Perhaps one of the finest films about Auschwitz. It's a question of what makes us a monster and what makes us human - and that its possible to be both. It's an astonishing film that everyone should see and all the more pertinent given the current political climate. 10/10
In this study of the banality of a family living their lives in a large house and with a beautiful garden, spending their time swimming and picnicking in the gorgeous countryside, comes an oppressive soundtrack and a disquieting editing from the family laughing and conversing to sudden night scenes and strange colours. Because this is the Höss family, the father Rudolf is the commandant of Auschwitz Extermination camp and the film is set in 1943 at the height of the Holocaust. The sounds of random gunshots, screams and the all pervading thump of the industry of the camp permeate the film from over the huge, barbed wire topped wall that boundaries the family garden and from where the constant black smoke billows from the tall crematorium chimney. Director Jonathan Glazer doesn't show the atrocities that are occurring within the camp he simply shows the everyday life of this abhorrent family as they go about their lives ignoring and eventually not noticing the sounds. The narrative also follows Rodolf Höss' career as he is promoted and moved back to Berlin to plan more horror and his wife, Hedwig's (Sandra Hüller) demand that she and the family stay in their house as it's the best place to raise the children. For a film where little happens other than watching the coming and going of a family privileged under the Nazi regime who talk as if the activities on the other side of the wall are normal and only provide good things for them (there's a conversation about clothes that the family have that have been confiscated from the prisoners) this is an uncomfortable film to watch. It's a disturbing study of the Holocaust and interwoven into this banality are night scenes shot on a thermal camera giving the images a ghostly quality of a young Polish girl who hides apples at the construction sites that in the day the prisoners are forced to work in. The combination is a fascinating film that leaves a big impression even though it's a difficult and emotional one.
Hannah Arrendt’s famous phrase “The Banality of Evil,” gets beaten to death by anyone trying to describe ordinary folk who commit extraordinary crimes, be they fictional villains or historical figures who shock us both with their psychopathy and their everyday, “quiet next door neighbour” dullness. But it’s best applied as she intended, to the monsters who perpetrated the Holocaust. That routine heartlessness, cruelty and widespread complicity is at the heart of Jonathan Glazer’s quietly horrific film.

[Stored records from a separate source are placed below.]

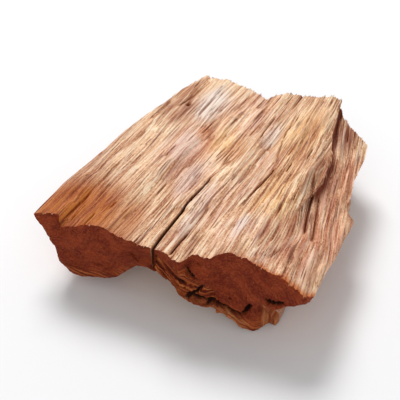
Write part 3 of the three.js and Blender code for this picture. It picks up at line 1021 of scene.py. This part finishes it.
torn_streaks = cut.noise(0.6, 9, shift=30, place="layers")
cut_wood = cut.mix(cut.times(cut.stored("torn"), 0.9), cut_wood, cut.ramp(torn_streaks, TORN_TONES))
cut_wood = cut.mix(cut.stored("pulled"), cut_wood, cut.ramp(torn_streaks, SLIVER_TONES))
cut_wood = cut.mix(cut.remap(cut.stored("depth"), 0.3, 1.6, 0, 0.93), cut_wood, HOLLOW_PAINTED_SHADE)
cut.give("Base Color", cut_wood)
cut.give("Roughness", 0.9)
cut.give("Specular IOR Level", 0.15)
cut.give("Normal", cut.bump(specks, 0.5 * MM, 0.7))
print("steps in the cut finish:", len(cut.tree.nodes))

# %% Dress the piece, and make it stand for the solid
mesh.materials.append(split.material)
mesh.materials.append(cut.material)
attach(chunk, "root")
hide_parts("kino_wood_chunk")

# %% [markdown]
# ## Loose fibres
#
# Where wood is torn, single fibres stand off: along the rims of both ends, on the ledge, on the lips of
# the crack and on the thin edge. One tapered fibre is made once, and Geometry Nodes copies it to each
# chosen spot.

# %% Zones of the upper face: columns, rows, count, front or back, lengths in mm, lean outwards, lean up
LAST_COLUMN = shape[0] - 1
LAST_ROW = shape[1] - 1
LEDGE_COLUMN = int(np.flatnonzero(group[:, 0, 0] == "middle")[-1])
CRACK_COLUMN = int(np.flatnonzero(group[:, 0, 0] == "crack")[0])
FIBRE_ZONES = [
    ((0, LAST_COLUMN), (0, 0), 24, -1, (0.3, 0.8), (-0.3, 0.3), (-0.4, 0)),
    ((0, LAST_COLUMN), (LAST_ROW, LAST_ROW), 80, 1, (0.4, 1.3), (-0.4, 0.4), (-0.3, 0.1)),
    ((LEDGE_COLUMN - 4, LEDGE_COLUMN), (26, LAST_ROW - 2), 60, -1, (1.5, 4), (0, 0.35), (-0.1, 0.15)),
    ((CRACK_COLUMN - 3, CRACK_COLUMN), (2, 36), 20, -1, (1, 2.5), (0, 0.2), (0, 0.15)),
    ((LAST_COLUMN - 5, LAST_COLUMN), (2, LAST_ROW - 2), 45, -1, (0.6, 2), (0, 0.3), (-0.1, 0.15)),
    ((6, LAST_COLUMN - 6), (3, LAST_ROW - 3), 50, -1, (2.5, 6), (-0.05, 0.05), (0, 0.04)),
    ((6, LAST_COLUMN - 6), (3, LAST_ROW - 3), 50, 1, (2.5, 6), (-0.05, 0.05), (0, 0.04)),
]
FIBRE_SEED = 509
ROWS_TO_AIM_BY = 4

# %% Choose a spot, a direction and a length for each fibre
chance = np.random.default_rng(FIBRE_SEED)
upper_face = to_frame(np.stack((x, y, z), axis=-1)[:, :, -1])
spots, turns, lengths = [], [], []
for columns, rows, count, facing, length_range, lean_out, lean_up in FIBRE_ZONES:
    for _ in range(count):
        i, j = chance.integers(columns[0], columns[1] + 1), chance.integers(rows[0], rows[1] + 1)
        run = upper_face[i, min(j + ROWS_TO_AIM_BY, LAST_ROW)] - upper_face[i, max(j - ROWS_TO_AIM_BY, 0)]
        aim = facing * run / np.linalg.norm(run)
        aim += (between(*lean_out, chance.random()), 0, between(*lean_up, chance.random()))
        aim /= np.linalg.norm(aim)
        spots.append(upper_face[i, j])
        turns.append((math.acos(aim[2]), 0, math.atan2(aim[0], -aim[1])))
        lengths.append(between(*length_range, chance.random()) * MM)
fibre_mesh = bpy.data.meshes.new("loose_fibres")
fibre_mesh.from_pydata(np.array(spots).tolist(), [], [])
store(fibre_mesh, "turn", np.array(turns))
store(fibre_mesh, "length", np.array(lengths))
fibres = add_object("loose_fibres", fibre_mesh)
print("loose fibres:", len(spots))

# %% Colour of the loose fibres
FIBRE_BROWN = colour(160, 98, 62)
FIBRE_CREAM = colour(222, 180, 140)

loose = Finish("loose fibres")
loose_shade = loose.remap(loose.noise(2.5, 2.5), 0.35, 0.65)
loose.give("Base Color", loose.mix(loose_shade, FIBRE_BROWN, FIBRE_CREAM))
loose.give("Roughness", 0.7)

# %% The tree that copies one tapered fibre onto the spots
FIBRE_SIDES = 4
FIBRE_SEGMENTS = 2
RANDOM_LEAST = 2
RANDOM_NUMBER = 1

tree = bpy.data.node_groups.new("copy fibres", "GeometryNodeTree")
tree.interface.new_socket("Spots", in_out="INPUT", socket_type="NodeSocketGeometry")
for name in ("Thickness", "Least share", "Seed"):
    kind = "NodeSocketInt" if name == "Seed" else "NodeSocketFloat"
    tree.interface.new_socket(name, in_out="INPUT", socket_type=kind)
tree.interface.new_socket("Fibres", in_out="OUTPUT", socket_type="NodeSocketGeometry")

given = add_node(tree, "NodeGroupInput", {})
cone = add_node(tree, "GeometryNodeMeshCone", {"Vertices": FIBRE_SIDES, "Side Segments": FIBRE_SEGMENTS,
                                               "Radius Bottom": given["Thickness"], "Depth": 1})
turn = add_node(tree, "GeometryNodeInputNamedAttribute", {"Name": "turn"}, data_type="FLOAT_VECTOR")
length = add_node(tree, "GeometryNodeInputNamedAttribute", {"Name": "length"}, data_type="FLOAT")
sockets = {RANDOM_LEAST: given["Least share"], "Seed": given["Seed"]}
chance = add_node(tree, "FunctionNodeRandomValue", sockets)
width = chance[RANDOM_NUMBER]
stretch = add_node(tree, "ShaderNodeCombineXYZ", {0: width, 1: width, 2: length[0]})
sockets = {"Points": given["Spots"], "Instance": cone["Mesh"], "Rotation": turn[0], "Scale": stretch[0]}
copies = add_node(tree, "GeometryNodeInstanceOnPoints", sockets)
solid = add_node(tree, "GeometryNodeRealizeInstances", {0: copies[0]})
dressed = add_node(tree, "GeometryNodeSetMaterial", {0: solid[0], "Material": loose.material})
add_node(tree, "NodeGroupOutput", {0: dressed[0]})

# %% Run the tree and keep its result as a plain mesh inside the solid's box
FIBRE_SETTINGS = {"Thickness": 0.22 * MM, "Least share": 0.4, "Seed": 11}

copying = fibres.modifiers.new("copy fibres", "NODES")
copying.node_group = tree
for item in tree.interface.items_tree:
    if item.name in FIBRE_SETTINGS:
        copying[item.identifier] = FIBRE_SETTINGS[item.name]
evaluated = fibres.evaluated_get(bpy.context.evaluated_depsgraph_get())
copied = bpy.data.meshes.new_from_object(evaluated)
fibres.modifiers.clear()
fibres.data = copied
places = np.empty(len(copied.vertices) * 3)
copied.vertices.foreach_get("co", places)
places = np.clip(places.reshape(-1, 3), chunk_low, chunk_high)
copied.vertices.foreach_set("co", places.ravel())
store(copied, "grain", places / MM)
copied.update()
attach(fibres, "root")
print("loose fibre faces:", len(copied.polygons))

# %% [markdown]
# ## Floor and light
#
# A plain pale floor and soft studio light: a large soft lamp above and a little behind the chunk, so the
# fibres cast short shadows towards the viewer, a weak fill from the front, and an even pale surround.

# %% Floor
FLOOR_HALF = 3.0
FLOOR_CORNERS = [(x * FLOOR_HALF, y * FLOOR_HALF, 0) for x, y in ((-1, -1), (1, -1), (1, 1), (-1, 1))]
FLOOR_COLOUR = (0.85, 0.85, 0.86, 1)

floor_mesh = bpy.data.meshes.new("floor")
floor_mesh.from_pydata(FLOOR_CORNERS, [], [(0, 1, 2, 3)])
floor = add_object("floor", floor_mesh)
plaster = Finish("pale plaster")
plaster.give("Base Color", FLOOR_COLOUR)
plaster.give("Roughness", 0.8)
floor_mesh.materials.append(plaster.material)

# %% Lights
LAMP_AIM = np.array((0, 0, 0.02))
SURROUND_COLOUR = (1, 1, 1, 1)
SURROUND_STRENGTH = 0.45


def soft_lamp(name, place, size, watts):
    data = bpy.data.lights.new(name, "AREA")
    data.shape = "SQUARE"
    data.size = size
    data.energy = watts
    lamp = add_object(name, data)
    lamp.location = place
    direction = LAMP_AIM - np.array(place)
    yaw = math.atan2(direction[1], direction[0]) - math.pi / 2
    pitch = math.pi / 2 + math.atan2(direction[2], math.hypot(direction[0], direction[1]))
    lamp.rotation_euler = (pitch, 0, yaw)


soft_lamp("key", place=(-0.45, 0.55, 0.95), size=0.5, watts=11.5)
soft_lamp("fill", place=(0.5, -0.9, 0.7), size=0.9, watts=3)
world = bpy.data.worlds.new("surround")
world.use_nodes = True
surround = world.node_tree.nodes["Background"].inputs
surround["Color"].default_value = SURROUND_COLOUR
surround["Strength"].default_value = SURROUND_STRENGTH
bpy.context.scene.world = world
bpy.context.scene.view_settings.view_transform = "Standard"
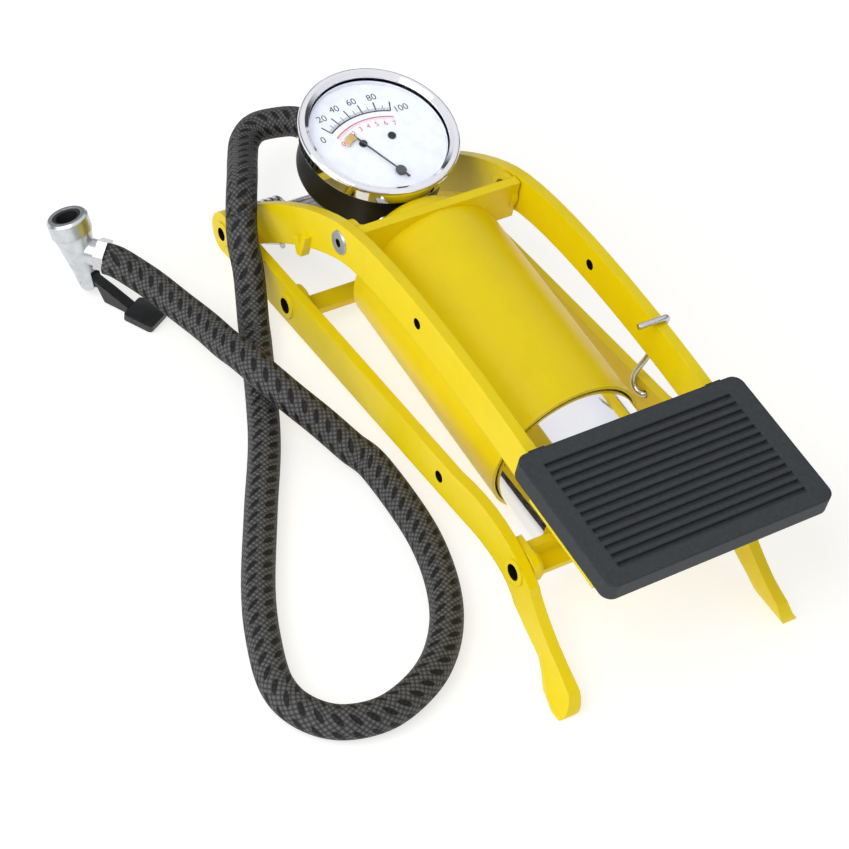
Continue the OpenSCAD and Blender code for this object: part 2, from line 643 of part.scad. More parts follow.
module gauge_dial() {
    color([0.88, 0.89, 0.93]) on_gauge() difference() {
        translate([0, 0, dial_z - 0.8]) cylinder(r = case_r - 1.4 - fit, h = 0.8);
        translate([spindle_off, 0, dial_z - 2]) cylinder(r = 1.4, h = 4);
    }
}
dial_screw_xy = [[0.9, -6.6], [1.1, 5.4]];
module dial_screws() {
    color(black) on_gauge() for (p = dial_screw_xy) translate([p[0], p[1], dial_z]) cylinder(r = 1.5, h = 0.7);
}
module gauge_movement() {
    plate_h = dial_z - 0.8;
    color(brass) on_gauge() difference() {
        union() {
            translate([-4, -9, plate_h - 1.2]) cube([26, 18, 1.2]);
            translate([4, -4, 4.6 - gauge_depth]) cube([8, 8, gauge_depth + plate_h - 5.6]);
        }
        translate([spindle_off, 0, plate_h - 4]) cylinder(r = 1.1, h = 6);
    }
}
module bourdon_tube() {
    color(brass) on_gauge() translate([0, 0, 4 - gauge_depth + 4]) rotate(20)
        rotate_extrude(angle = 270) translate([19, 0]) polygon([[-1, -2.6], [1, -2.6], [1, 2.6], [-1, 2.6]]);
}
needle_turn = 23.5;
needle_len = 23;
module gauge_needle() {
    color([0.25, 0.25, 0.27]) on_gauge() translate([spindle_off, 0, 0]) rotate(180 + needle_turn) union() {
        translate([0, 0, dial_z - 3]) cylinder(r = 1, h = 4.6);
        translate([0, 0, dial_z + 0.9]) cylinder(r = 2, h = 0.7);
        translate([0, -0.25, dial_z + 1]) cube([needle_len, 0.5, 0.4]);
        translate([-4, -0.4, dial_z + 1]) cube([4, 0.8, 0.4]);
        translate([needle_len - 3, -0.25, dial_z + 1]) linear_extrude(0.4)
            polygon([[0, 0], [3.4, 0], [3.2, 3.6], [1.6, 5.6], [-0.2, 5.2], [0.4, 2.8]]);
    }
}

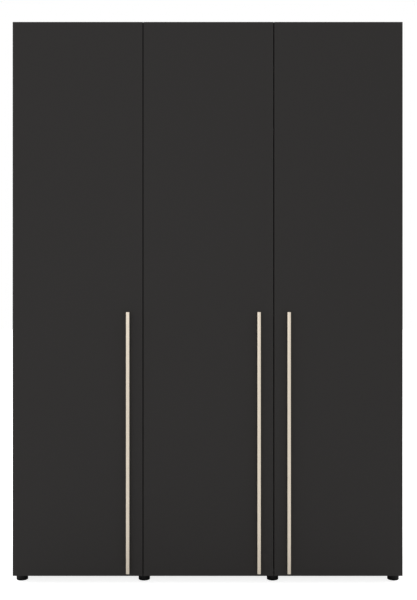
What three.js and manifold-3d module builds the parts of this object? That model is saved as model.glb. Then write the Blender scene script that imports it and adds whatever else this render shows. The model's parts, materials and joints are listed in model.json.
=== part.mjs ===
// A three-door hinged wardrobe: a board carcass on eight round glide feet, three overlay doors with
// long profile handles, concealed cup hinges, a shelf bay on the left, and a double-width hanging bay
// with a hat shelf and a rail on the right.
//
// Millimetres, +Z up. The doors face -Y. The origin is on the floor, under the middle of the overall
// box, handles included. Every piece is one named mesh in the exported group.

import * as THREE from "three";
import { mergeVertices } from "three/addons/utils/BufferGeometryUtils.js";
import Module from "manifold-3d";

const wasm = await Module();
wasm.setup();

// ---------------------------------------------------------------- driving dimensions

// Overall
const WIDTH = 1500; // over the two side panels
const HEIGHT = 2168; // floor to the top of the side panels
const DEPTH = 580; // front of the doors to the rearmost face

// Boards
const BOARD = 16; // carcass boards and shelves
const DOOR_BOARD = 16;
const BACK_BOARD = 3;
const FIT = 0.2; // left between pieces that are pushed together

// Doors
const DOOR_GAP = 3; // between two closed doors
const DOOR_SETBACK = 2; // carcass front to the back of a closed door, held by bumpers
const DOOR_TOP_REVEAL = 4; // carcass showing above the doors
const DOOR_BOTTOM_REVEAL = 3; // carcass showing under the doors
const RIGHT_DOOR_TRIM = 6; // the right door is this much narrower than the other two
const OPENING_ANGLE = 100; // degrees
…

Very loosely based on the Martin Amis novel, which fictionalised the family life and sexual shenanigans of the commandant of Auschwitz, the film is a cryptic, underexplained tale that buries us in banality. Most of revolves around a company man — SS camp commandant Rudolf Höss (Christian Friedel) - depicted here as a casual careerist, hobnobbing with industrialists looking to improve their profits in the “manufacturing” side of the vast German concentration camp, looking for efficiencies from contractors who have designed a quicker, faster, mass-extermination-ready crematorium, pocketing stolen loot and enjoying the comforts of slave labour, not just for the camp, but for keeping his comfortable home just outside the gates. But his performance is overshadowed by that of Sandra Hüller, who plays an all-too convincing Hedwig, the matriarch of the household, mother of five Höss children, who jokes to her visiting mother that the officers’ wives and perhaps even the inmates, refer to her as “The Queen of Auschwitz.” She may well be the most monstrous figure here, representative perhaps of every German who “doesn’t want to know,” but we know does. She parcels out confiscated clothing, tries on a stolen fur coat, and when a young servant is clumsy, inattentive or otherwise provocative, Hedwig lets drop that she could have 'your ashes scattered over the fields'. She knows exactly what’s happening, and what her entire lifestyle is built on. One of many chilling moments has their Hitler youth tween son sorting “teeth” with gold fillings at bedtime, something he admits to when his much younger brother wants to know what he’s doing under the covers.
The film opens with a blank screen and the sounds of the camp captured in the distance — manual labour, shouts and occasional muffled screams, distant gunshots. This echoes throughout the film, with every walk through the garden, every open window in the house underscored with what goes on under the smoke we see billow from chimneys from the heart of the death factory. The sounds, when we notice them, are disturbing enough, but when we stop noticing them, as the Höss family do, that’s even more disturbing. Glazer’s most artistic touches are showing a young woman sneaking around the edges of the camp after dark, picking apples off fruit-filled trees, hiding them on outside-the-gates work sites so that the starving people inside can find them as they dig or load coal, sequences filmed in stark black and white night negative footage. The violence is always out of sight and muffled, even when we hear it, but there’s no denying that it’s there, and Hedwig’s mother plays a crucial part in the action, since only she is sensitive enough to flee from the scene.
It's perhaps arguable that ultimately the film is rather shallow, of use only to those naïve enough to believe that nobody without horns and a pitchfork can be the devil, and there is very little to grasp here in terms of character, only concepts. However, it's still a compelling, original piece.